Thank you for attending the recent 716 Vacation Rentals webinar! We hope you found it valuable as you explore the world of real estate investments and vacation rentals. Below, we’ve outlined the key points from our discussion, which covered everything from tax strategies to finding the perfect vacation rental. We’ve also included a Q&A section addressing the most common questions from the session.
Maximizing Wealth Building & Understanding Your Financial Picture
During the webinar, Dan Schlein, our financial planning expert, walked us through strategies for building wealth and creating a clear financial picture. As a high-income business owner or real estate investor, understanding how to protect and grow your wealth is critical. Dan shared a key tool he uses: automated systems designed to help manage fluctuating incomes while maintaining financial clarity. Whether you’re focusing on short-term gains or long-term stability, his insights on asset management, protection costs, and tax planning were invaluable.
Tax Benefits and Implications of Owning Vacation Rentals and Second Homes
Our tax strategy expert, Sam Bloomberg, dove deep into the tax benefits and implications of owning vacation rentals or second homes. For high-income individuals, navigating Passive Activity Loss (PAL) rules can be tricky, but Sam discussed a helpful benefit with short-term rentals. If certain conditions are met, such as material participation and short average stays (7 days or less), losses on short-term rentals can be treated as non-passive and not subject to the PAL limitations.

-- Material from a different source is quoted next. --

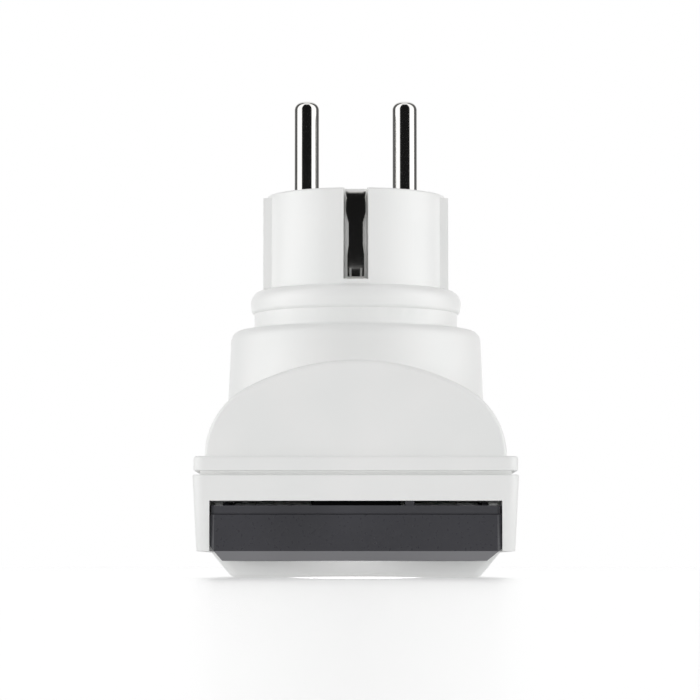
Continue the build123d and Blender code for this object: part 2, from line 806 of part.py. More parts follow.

In addition, Sam introduced the idea of using a cost segregation study to reclassify assets from longer-term depreciation schedules (27.5/39 years) to shorter terms (5, 10, or 15 years). This can significantly increase upfront tax savings through bonus depreciation, which in 2024 allows you to depreciate 60% of a property’s asset basis in the year it’s placed in service. Many investors take advantage of these savings to reinvest in new properties.
Investment Real Estate: Vacation Rentals and Second Homes
Greg Straus,of 716 Vacation Rentals, provided insight into how to approach investment properties, particularly vacation rentals. Whether you’re looking at a short-term or mid-term rental strategy, there are several factors to consider:
- Location: This is critical—choose a place that’s desirable not only for vacationers but also for longer-term stays if needed.
- Functionality: Beyond aesthetics, the property should be equipped to handle the needs of guests, such as being family-friendly, safe, and accessible.
- Systems & Integrations: Greg emphasized the importance of having reliable systems in place for managing bookings, cleaning, maintenance, and guest communication. Controlling costs efficiently without cutting corners is key.
Finding the Perfect Vacation Rental or Second Home
Greg also walked through the steps of finding the ideal vacation rental or second home. The process begins with making sure the property is licensed, insured, and fully prepared for guests. It’s also important to think about how you’ll stand out in a crowded market. Everyone is listing on platforms like Airbnb and VRBO, but finding a unique angle or experience will set your rental apart.
Other key considerations:
- Marketing: Direct communication through emails and texts can drive bookings. Don’t solely rely on third-party platforms.
- Maintenance: Having a solid cleaning and maintenance team is vital to ensuring your property stays in top shape for guests.
Questions and Answers
Here are some of the key questions we received during the webinar, along with our expert responses:
- If I have a property I want to start renting, what should be the first step?
The first step is making sure the property is ready for guests. This includes assessing whether it’s child-proof, accessible, and safe. It’s always best to consult with someone experienced in the field to help you through the process. We’re happy to offer guidance or assist you in evaluating your property. - About how much would 716VR charge for managing a house?
We charge 10-30% of the rent, and our aim is always to create a win-win relationship between the property owner and the management team. Ensuring the right fit is key to long-term success for both sides. Why the range? The question comes down to whats the average booking rate and who is doing the work. - I’m looking at a property and trying to decide if it’s better as a fix-and-flip, short-term rental, or buy-and-hold. What are some things to consider before making a decision?
If you’re aiming for a fix-and-flip, the goal is to find something well below market value, invest in renovations, and then sell for a profit. If you’re planning to hold the property and rent it out, you might want to consider refinancing after renovations are completed to help with cash flow. The debate between long and short term rentals is a personal one more than pure business. Each have pros and cons.